Work to do - Starting with the line that contains "makeForm();" and stopping after the line that contains "cad_parts[node].hide_render = cad_parts[node].hide_viewport", output every line exactly as it stands.

Stored data -

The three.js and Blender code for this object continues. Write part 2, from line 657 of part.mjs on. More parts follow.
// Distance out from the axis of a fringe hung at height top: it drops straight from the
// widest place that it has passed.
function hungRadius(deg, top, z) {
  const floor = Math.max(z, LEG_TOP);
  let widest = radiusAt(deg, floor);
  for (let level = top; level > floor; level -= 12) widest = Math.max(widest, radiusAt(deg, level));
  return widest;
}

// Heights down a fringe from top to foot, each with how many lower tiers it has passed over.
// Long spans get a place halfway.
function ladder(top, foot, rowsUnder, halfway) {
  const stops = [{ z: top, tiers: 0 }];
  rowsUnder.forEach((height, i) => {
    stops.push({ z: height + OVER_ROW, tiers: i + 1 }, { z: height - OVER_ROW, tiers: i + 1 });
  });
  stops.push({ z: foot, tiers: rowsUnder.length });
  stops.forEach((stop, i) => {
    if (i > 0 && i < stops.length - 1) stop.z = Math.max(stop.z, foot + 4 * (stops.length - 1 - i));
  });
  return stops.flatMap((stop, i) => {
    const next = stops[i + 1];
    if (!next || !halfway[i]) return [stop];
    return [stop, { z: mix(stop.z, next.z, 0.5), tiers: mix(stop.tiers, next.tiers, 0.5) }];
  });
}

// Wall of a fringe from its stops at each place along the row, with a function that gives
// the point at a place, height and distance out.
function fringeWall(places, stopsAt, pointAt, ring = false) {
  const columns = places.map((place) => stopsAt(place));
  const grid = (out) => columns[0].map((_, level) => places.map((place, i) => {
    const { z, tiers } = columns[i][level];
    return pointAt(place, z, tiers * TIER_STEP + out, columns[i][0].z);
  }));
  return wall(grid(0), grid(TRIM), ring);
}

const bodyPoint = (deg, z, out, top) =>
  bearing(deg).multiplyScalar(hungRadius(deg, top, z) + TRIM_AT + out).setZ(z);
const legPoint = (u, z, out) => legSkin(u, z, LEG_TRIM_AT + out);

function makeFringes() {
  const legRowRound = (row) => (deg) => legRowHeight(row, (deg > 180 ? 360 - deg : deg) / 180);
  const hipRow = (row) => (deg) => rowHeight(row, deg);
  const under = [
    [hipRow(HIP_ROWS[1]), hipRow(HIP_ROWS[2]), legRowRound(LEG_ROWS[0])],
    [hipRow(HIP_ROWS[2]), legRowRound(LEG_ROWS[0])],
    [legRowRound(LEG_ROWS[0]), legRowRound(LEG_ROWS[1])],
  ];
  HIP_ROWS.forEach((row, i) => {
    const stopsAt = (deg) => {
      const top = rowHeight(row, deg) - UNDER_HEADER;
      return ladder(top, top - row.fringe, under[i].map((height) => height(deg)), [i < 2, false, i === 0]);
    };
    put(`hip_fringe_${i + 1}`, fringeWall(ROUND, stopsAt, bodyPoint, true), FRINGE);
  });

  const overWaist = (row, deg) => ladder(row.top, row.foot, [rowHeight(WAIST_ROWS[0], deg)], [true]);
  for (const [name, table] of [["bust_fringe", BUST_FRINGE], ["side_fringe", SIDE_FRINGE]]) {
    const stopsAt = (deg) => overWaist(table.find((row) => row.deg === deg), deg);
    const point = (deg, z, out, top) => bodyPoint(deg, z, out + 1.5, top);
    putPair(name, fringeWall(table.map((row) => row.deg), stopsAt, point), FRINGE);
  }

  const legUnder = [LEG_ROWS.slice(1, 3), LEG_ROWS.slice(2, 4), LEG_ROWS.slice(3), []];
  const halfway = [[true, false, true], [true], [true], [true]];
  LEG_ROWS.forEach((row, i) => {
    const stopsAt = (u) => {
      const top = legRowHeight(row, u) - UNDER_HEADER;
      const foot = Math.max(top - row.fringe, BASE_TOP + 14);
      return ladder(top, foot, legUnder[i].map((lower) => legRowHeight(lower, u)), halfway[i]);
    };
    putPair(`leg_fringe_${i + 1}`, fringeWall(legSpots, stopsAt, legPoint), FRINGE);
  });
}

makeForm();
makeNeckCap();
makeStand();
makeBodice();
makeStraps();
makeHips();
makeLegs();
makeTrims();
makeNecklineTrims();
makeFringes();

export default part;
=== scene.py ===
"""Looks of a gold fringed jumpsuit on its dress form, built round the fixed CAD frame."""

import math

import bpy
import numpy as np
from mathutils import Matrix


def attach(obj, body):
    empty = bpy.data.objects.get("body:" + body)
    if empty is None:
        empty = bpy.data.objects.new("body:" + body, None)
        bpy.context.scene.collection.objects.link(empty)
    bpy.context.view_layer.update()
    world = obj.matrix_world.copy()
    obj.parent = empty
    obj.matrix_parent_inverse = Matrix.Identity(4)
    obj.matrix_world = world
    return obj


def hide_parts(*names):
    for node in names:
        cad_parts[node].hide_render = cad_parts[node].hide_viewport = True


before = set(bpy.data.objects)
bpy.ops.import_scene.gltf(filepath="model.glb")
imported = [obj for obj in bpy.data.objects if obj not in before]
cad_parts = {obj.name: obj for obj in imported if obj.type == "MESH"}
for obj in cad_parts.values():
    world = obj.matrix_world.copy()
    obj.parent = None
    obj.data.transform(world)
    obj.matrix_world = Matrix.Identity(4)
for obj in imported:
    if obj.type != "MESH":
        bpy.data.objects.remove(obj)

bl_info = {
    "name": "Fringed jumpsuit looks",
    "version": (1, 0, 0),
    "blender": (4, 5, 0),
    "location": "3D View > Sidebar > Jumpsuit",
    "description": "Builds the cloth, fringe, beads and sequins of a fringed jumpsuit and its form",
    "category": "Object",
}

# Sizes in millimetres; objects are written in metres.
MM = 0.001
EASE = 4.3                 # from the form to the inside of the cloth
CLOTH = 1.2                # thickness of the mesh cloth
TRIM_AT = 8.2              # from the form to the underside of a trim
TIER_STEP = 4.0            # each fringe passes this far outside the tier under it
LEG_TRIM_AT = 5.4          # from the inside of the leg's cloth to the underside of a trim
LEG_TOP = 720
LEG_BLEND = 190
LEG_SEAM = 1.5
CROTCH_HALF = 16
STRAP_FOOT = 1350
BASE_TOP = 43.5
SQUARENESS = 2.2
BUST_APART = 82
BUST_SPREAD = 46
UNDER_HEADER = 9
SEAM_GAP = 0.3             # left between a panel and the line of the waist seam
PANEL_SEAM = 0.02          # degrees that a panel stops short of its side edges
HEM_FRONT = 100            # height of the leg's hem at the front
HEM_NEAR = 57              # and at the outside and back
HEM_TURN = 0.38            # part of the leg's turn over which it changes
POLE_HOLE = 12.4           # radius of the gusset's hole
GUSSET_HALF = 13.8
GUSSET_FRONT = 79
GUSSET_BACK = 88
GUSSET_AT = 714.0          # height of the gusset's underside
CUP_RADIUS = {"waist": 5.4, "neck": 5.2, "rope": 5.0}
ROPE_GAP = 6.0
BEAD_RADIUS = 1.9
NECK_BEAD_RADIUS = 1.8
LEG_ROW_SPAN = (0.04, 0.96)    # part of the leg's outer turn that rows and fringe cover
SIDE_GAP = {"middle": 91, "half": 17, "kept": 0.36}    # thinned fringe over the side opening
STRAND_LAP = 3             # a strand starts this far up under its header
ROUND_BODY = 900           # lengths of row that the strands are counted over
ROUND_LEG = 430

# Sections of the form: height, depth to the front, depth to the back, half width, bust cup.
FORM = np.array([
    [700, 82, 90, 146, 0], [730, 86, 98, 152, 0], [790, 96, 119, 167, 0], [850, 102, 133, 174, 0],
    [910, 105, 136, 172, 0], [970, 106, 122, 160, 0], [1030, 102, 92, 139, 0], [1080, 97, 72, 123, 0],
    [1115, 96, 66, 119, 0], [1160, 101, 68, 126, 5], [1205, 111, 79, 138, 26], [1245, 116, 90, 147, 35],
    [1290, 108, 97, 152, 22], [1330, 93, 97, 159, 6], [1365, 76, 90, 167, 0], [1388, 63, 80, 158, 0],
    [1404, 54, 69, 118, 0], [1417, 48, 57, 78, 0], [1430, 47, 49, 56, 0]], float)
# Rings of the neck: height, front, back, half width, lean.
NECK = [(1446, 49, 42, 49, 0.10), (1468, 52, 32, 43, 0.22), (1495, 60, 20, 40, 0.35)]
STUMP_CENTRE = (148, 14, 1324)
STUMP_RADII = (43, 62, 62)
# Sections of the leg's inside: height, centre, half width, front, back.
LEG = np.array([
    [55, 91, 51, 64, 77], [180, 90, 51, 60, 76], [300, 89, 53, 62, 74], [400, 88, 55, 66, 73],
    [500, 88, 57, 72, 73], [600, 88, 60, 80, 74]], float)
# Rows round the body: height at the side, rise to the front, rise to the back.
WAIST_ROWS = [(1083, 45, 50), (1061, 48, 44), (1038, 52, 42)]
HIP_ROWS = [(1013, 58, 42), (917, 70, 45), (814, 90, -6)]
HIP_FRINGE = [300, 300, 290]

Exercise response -
makeForm();
makeNeckCap();
makeStand();
makeBodice();
makeStraps();
makeHips();
makeLegs();
makeTrims();
makeNecklineTrims();
makeFringes();

export default part;
=== scene.py ===
"""Looks of a gold fringed jumpsuit on its dress form, built round the fixed CAD frame."""

import math

import bpy
import numpy as np
from mathutils import Matrix


def attach(obj, body):
    empty = bpy.data.objects.get("body:" + body)
    if empty is None:
        empty = bpy.data.objects.new("body:" + body, None)
        bpy.context.scene.collection.objects.link(empty)
    bpy.context.view_layer.update()
    world = obj.matrix_world.copy()
    obj.parent = empty
    obj.matrix_parent_inverse = Matrix.Identity(4)
    obj.matrix_world = world
    return obj


def hide_parts(*names):
    for node in names:
        cad_parts[node].hide_render = cad_parts[node].hide_viewport = True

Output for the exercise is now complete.